Task to complete ▸ For each line in the data below that holds "bodies", return a copy.

--------------------------------------------------

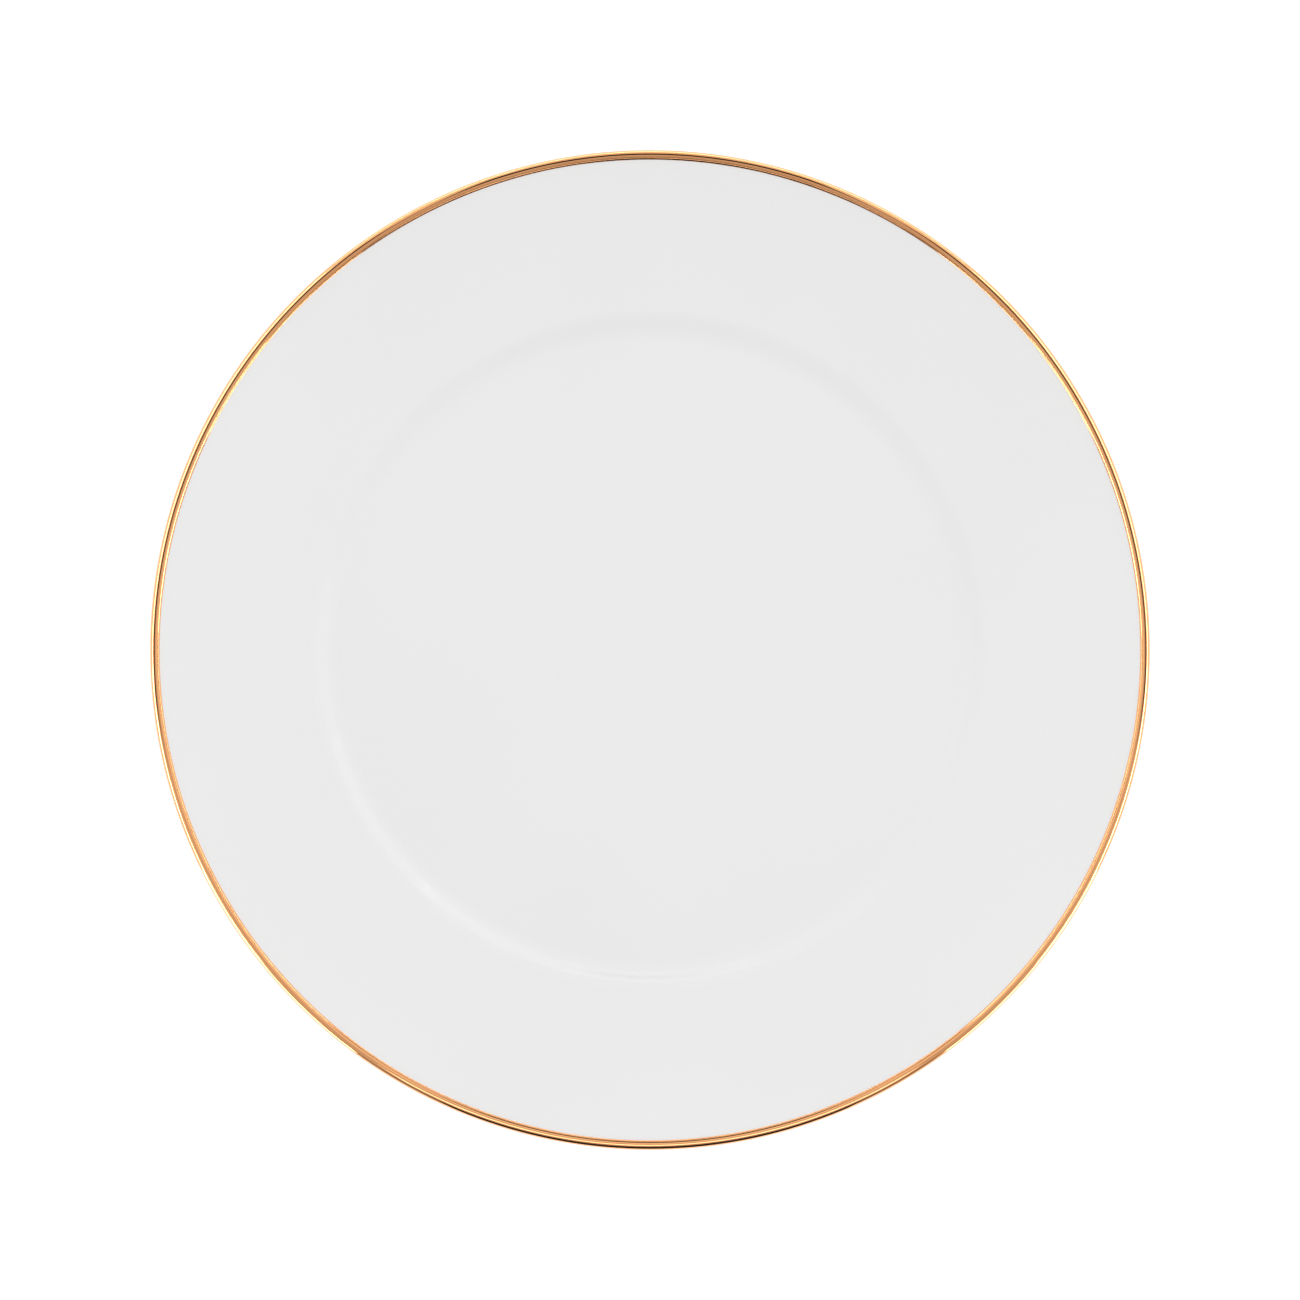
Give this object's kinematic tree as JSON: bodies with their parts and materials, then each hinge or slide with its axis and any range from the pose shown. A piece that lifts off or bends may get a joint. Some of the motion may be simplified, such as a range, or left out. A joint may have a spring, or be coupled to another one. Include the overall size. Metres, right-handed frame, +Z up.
{
  "type": "dinner plate",
  "caption": "Round china dinner plate with a shallow well, a gently rising rim, a bare-tipped foot ring and a gold band around its rounded lip.",
  "frame": {"origin": "on the table under the middle of the plate, in the plane of the foot ring's standing face", "axes": "+Z up along the plate's axis of revolution, out of the well; X and Y lie in the table's plane"},
  "size_m": [0.27, 0.27, 0.0195],
  "materials": {
    "bisque": "matte",
    "glaze": "gloss",
    "gold": "polished"
  },
  "bodies": {
    "root": {"china_body": "bisque", "outer_glaze": "glaze", "base_glaze": "glaze", "gold_rim_band": "gold"}
  },
  "joints": []
}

--------------------------------------------------

Output for this exercise ▸
Give this object's kinematic tree as JSON: bodies with their parts and materials, then each hinge or slide with its axis and any range from the pose shown. A piece that lifts off or bends may get a joint. Some of the motion may be simplified, such as a range, or left out. A joint may have a spring, or be coupled to another one. Include the overall size. Metres, right-handed frame, +Z up.
  "bodies": {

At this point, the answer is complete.